After posting that to social media – like anyone else would – I opened a Word document listing 28 emotions, one for each day of February. I had already written about love and trust. And though I had written the list, I had no memory of what order they were in. I did not know despair would be next. Despair is just always next.

In reverse for just a second, I added the “REAL man” bit because nobody likes maudlin posts on their social media timeline. Broadcasting personal struggles with such brevity to such a wide audience is hard to do sincerely, or not as a plea for attention, or both. It would be nice if real emotion were allowed. Even in small bursts, people on the internet are capable of being heartfelt. I think.

I like to think I am. To be honest, or tbh, I did feel a visceral despair. I did want to cry, or at least sigh in frustration, and maybe it was because I had a gas station sandwich for lunch, but I was sick to my stomach when I saw what inspired the feeling.

I was on break at work scrolling through Tumblr when I stumbled across someone I did not know. The person had the air of someone who was instrumental in the local writing scene. I could tell by who had given the heart buttons accompanying each post. The proprietor of the blog seemed to live a charmed life. Working at a brewery in its marketing division, they had a lovely apartment with wood floors and no microwave and lots of framed art.

I don’t know how happy this person actually is. He or she could be as happy as the blog shows them to be, though the suspicion they are not pumps up the bloodstream toward the center of my despair.

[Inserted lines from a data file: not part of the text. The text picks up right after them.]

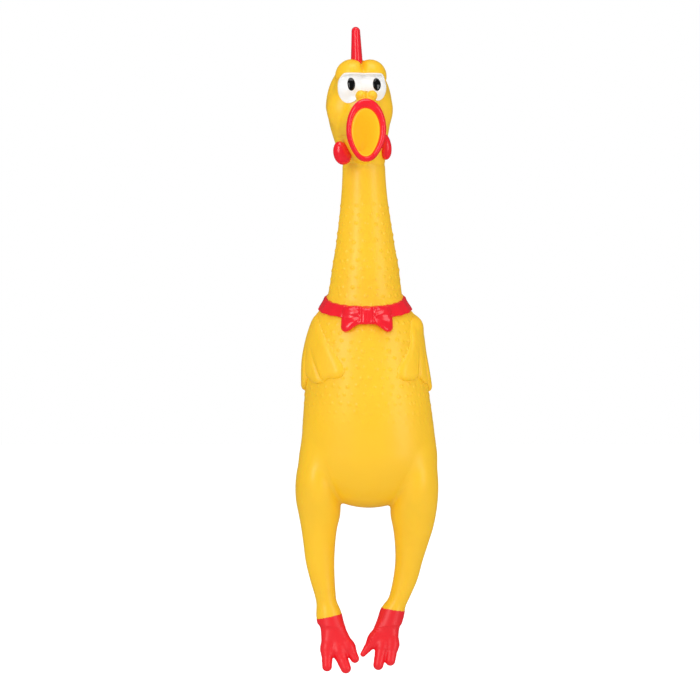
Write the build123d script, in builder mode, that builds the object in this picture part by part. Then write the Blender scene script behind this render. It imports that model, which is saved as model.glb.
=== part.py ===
"""Rubber chicken: a hollow soft-vinyl squeeze toy with a reed squeaker in its throat.

Millimetres. The origin is the middle of the body, where a hand closes round it. +Z runs up to the
comb, the face looks along -Y, and the toes hang down at -Z. The moulded skin is one tapering tube,
so each bend is a ball cut through its wall: the moving side ends inside the ball, the other outside.
"""

import math
import os

from build123d import *

os.makedirs("parts", exist_ok=True)

# Walls and clearances
WALL = 2.0  # moulded vinyl
LEG_WALL = 1.8
JOINT_GAP = 0.4  # between two segments of the skin that bend on each other
REACH = 170.0  # a tool solid this large takes in everything on its side

# Torso: height, half width, half depth, centre y
TORSO_STATIONS = [
    (84, 17.0, 16.8, 0.0),
    (74, 18.8, 18.2, 0.0),
    (66, 19.8, 19.2, 0.0),
    (56, 23.4, 21.4, -0.2),
    (45, 29.4, 25.2, -0.5),
    (28, 32.8, 28.6, -1.0),
    (6, 34.2, 31.0, -1.0),
    (-14, 35.6, 32.0, -1.0),
    (-34, 34.6, 30.0, -1.0),
    (-48, 27.0, 23.0, -1.0),
    (-56, 14.5, 12.5, -1.0),
    (-58, 8.0, 6.5, -1.0),
]
TAIL_AT, TAIL_ROOT, TAIL_TIP, TAIL_LONG, TAIL_DROOP = (0, 14, -44), 11.0, 4.6, 17.0, 104.0

# Neck: height, half width, half depth, centre x
NECK_STATIONS = [
    (62, 20.2, 19.6, 0.0),
    (74, 18.8, 18.2, 0.0),
    (88, 16.5, 16.2, -0.4),
    (101, 14.6, 14.4, -0.7),
    (114, 13.0, 13.0, -0.9),
    (128, 12.0, 12.4, -1.3),
]
NECK_BEND_Z, NECK_BEND_BALL = 78.0, 20.4
NECK_SWAY_Z, NECK_SWAY_BALL = 100.0, 16.8
HEAD_NOD_Z, HEAD_NOD_BALL = 121.0, 14.2

# Legs: height, half width, half depth, distance out from the middle
LEG_STATIONS = {
    "left": [
        (-6, 12.0, 15.0, 19.0),
        (-28, 14.0, 17.5, 24.6),
        (-46, 12.6, 17.6, 27.0),
        (-60, 11.5, 14.6, 26.3),
        (-74, 9.0, 11.2, 26.3),
        (-88, 7.9, 9.0, 25.7),
        (-104, 6.2, 7.4, 23.4),
        (-122, 5.5, 6.3, 20.0),
    ],
    "right": [
        (-6, 12.0, 15.0, 19.0),
        (-28, 14.0, 17.5, 24.6),
        (-46, 12.6, 17.6, 27.0),
        (-60, 12.0, 14.8, 26.0),
        (-74, 9.6, 11.4, 25.6),
        (-88, 7.3, 8.9, 23.7),
        (-104, 5.9, 7.3, 19.6),
        (-122, 5.3, 6.3, 14.0),
    ],
}
HIP_Z, HIP_BALL = -72.0, 14.2
KNEE_Z, KNEE_BALL = -94.0, 9.9
ANKLE_Z, ANKLE_BALL = -115.0, 8.2

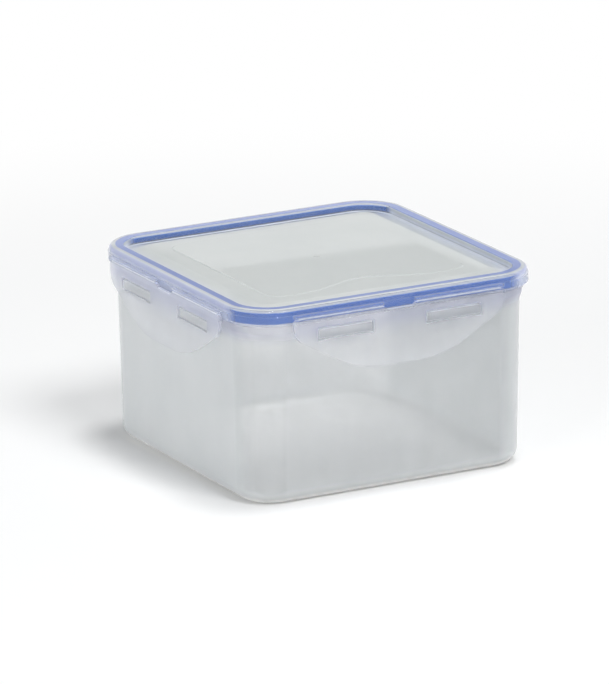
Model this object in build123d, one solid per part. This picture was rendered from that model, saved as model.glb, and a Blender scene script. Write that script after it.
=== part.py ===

The heart of what made me sink came as I scrolled more and saw the person had reblogged – sorry for that – another. It was a think-piece written after a tragedy and maybe you now think I am being petty but the question I ask is this, how does a blog post like “The Time I Went To City X” after a tragedy in City X help anyone in City X? Is someone going to see that and email someone else who had a member of their family die in that tragedy and say “Ahh, see, see, this person was in our city once, and he or she wrote about how that was special for them, does not that just make everything better?”

And if you tell me that writing that helps the writer cope with the tragedy, then, okay, that’s fine. But why does one need to post that to the internet? Is there anything about that writing that is not about the writer? And in that time after a tragedy, is not best to respect those who are grieving? Is posting something like that not diverting the attention to yourself?

Retching or not, the person who I stumbled across not only reblogged – sorry again – but added at the end “Well said [Name Redacted]” And when I saw that, I fell. That is not something I like to admit, but I fell, and I thought, like I had thought so many times before with many other similar articles – I think this is called hate-reading, though I can never make it more than a sentence or two – how I will ever be able to make it myself?

Because, I thought again as I ate the rest of my gas station sandwich, there is no room for true writers, only fake writers and friends of the fake writers. Then I thought of the cycle, of how it goes. One fake writer will write something cliched and self-serving that will get praised by another who writes something cliched and self-serving, then the others from before will praise that cliched and self-serving writing, and over and over again so the scene can be forever buoyed with buckets of juice from the same people doing the same thing. When it is like this, there is no hope.

So I closed my phone. And I sat there, forced to reckon with what my life had become. I was on break at a job I resented – but told others I enjoyed because it is “physical” and “manly”  – unable to look at my phone because someone I did not now know but perceived as being important, in a scene which I perceived as being important – even though it is imaginary – reblogged someone else’s personal think-piece about an tragedy, and in doing so, I believed, validated it. Which made me want to disappear.

I understand this is absurd, but so is despair – especially in these trivial matters – as it is only useful in acting as a barometer for later on when you can look back when you were at your lowest and think, “I’ve come a long way since the times when I thought I had no hope. God help me if I ever go back there again.”

Despair can be wrenching. I mean that as literally as I can without saying literally. It is like someone taking a wrench and milking out everything positive from your being. Or, a better way of saying that, like falling into a pit that you, more than often, dig for yourself.

And if it goes on too long, that pit can become a real one. No longer are the holes in your head, but there in your front yard.